EXERCISE DIRECTIONS ▸ Write each line exactly, from the line that holds "Write the build123d" through the final line of the material, and no other line.
━━━━━ RECORDS TO PROCESS ━━━━━
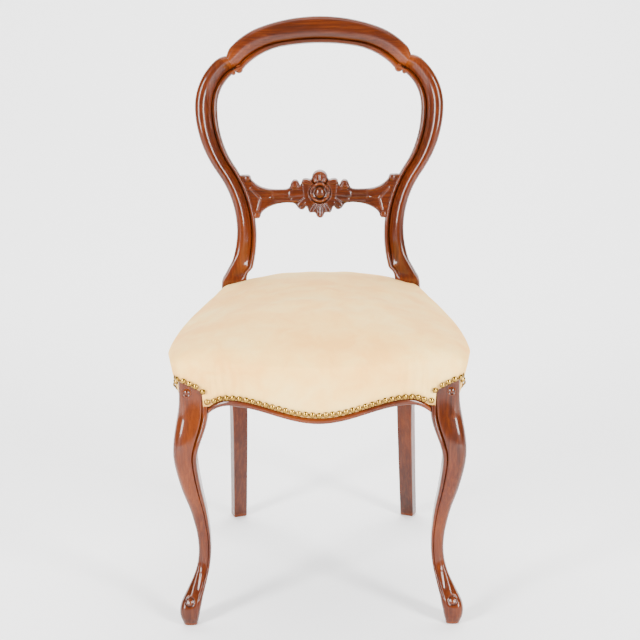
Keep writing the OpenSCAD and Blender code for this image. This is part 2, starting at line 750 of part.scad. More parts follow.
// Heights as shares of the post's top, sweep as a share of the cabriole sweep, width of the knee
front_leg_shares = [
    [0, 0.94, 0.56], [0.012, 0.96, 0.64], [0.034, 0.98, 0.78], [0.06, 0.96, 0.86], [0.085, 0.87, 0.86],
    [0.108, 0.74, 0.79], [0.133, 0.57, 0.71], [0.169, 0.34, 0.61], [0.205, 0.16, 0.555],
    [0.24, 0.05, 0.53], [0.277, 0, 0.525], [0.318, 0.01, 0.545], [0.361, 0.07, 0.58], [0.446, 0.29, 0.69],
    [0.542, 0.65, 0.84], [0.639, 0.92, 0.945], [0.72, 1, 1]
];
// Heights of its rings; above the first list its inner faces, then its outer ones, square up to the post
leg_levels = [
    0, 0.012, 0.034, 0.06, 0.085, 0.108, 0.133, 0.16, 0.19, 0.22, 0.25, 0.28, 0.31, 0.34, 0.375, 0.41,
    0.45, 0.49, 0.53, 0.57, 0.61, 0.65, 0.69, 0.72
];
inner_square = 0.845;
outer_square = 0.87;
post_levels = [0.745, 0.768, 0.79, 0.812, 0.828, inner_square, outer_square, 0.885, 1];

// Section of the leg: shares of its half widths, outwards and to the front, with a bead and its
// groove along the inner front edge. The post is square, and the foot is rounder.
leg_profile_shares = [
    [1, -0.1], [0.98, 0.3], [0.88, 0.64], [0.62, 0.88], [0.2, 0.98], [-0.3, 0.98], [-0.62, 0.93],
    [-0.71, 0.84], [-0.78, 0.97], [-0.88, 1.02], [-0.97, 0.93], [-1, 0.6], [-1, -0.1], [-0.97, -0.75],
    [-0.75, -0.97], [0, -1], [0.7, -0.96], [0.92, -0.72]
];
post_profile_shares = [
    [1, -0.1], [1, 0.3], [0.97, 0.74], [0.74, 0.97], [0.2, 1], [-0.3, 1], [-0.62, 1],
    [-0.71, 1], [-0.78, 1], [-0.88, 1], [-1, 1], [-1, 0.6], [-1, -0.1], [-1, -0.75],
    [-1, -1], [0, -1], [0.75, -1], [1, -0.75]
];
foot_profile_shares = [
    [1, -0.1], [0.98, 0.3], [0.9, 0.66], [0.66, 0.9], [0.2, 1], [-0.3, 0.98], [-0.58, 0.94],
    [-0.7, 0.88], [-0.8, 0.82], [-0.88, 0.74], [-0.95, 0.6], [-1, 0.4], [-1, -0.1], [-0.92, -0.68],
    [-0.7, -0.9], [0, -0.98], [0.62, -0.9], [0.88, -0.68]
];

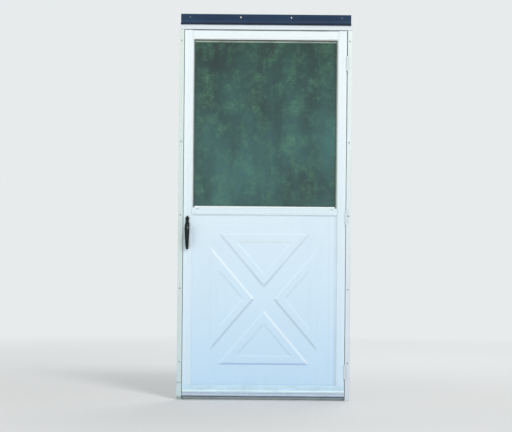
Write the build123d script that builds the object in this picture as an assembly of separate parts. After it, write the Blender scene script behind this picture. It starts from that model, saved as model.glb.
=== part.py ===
━━━━━
THE RESULT ▸
Write the build123d script that builds the object in this picture as an assembly of separate parts. After it, write the Blender scene script behind this picture. It starts from that model, saved as model.glb.
=== part.py ===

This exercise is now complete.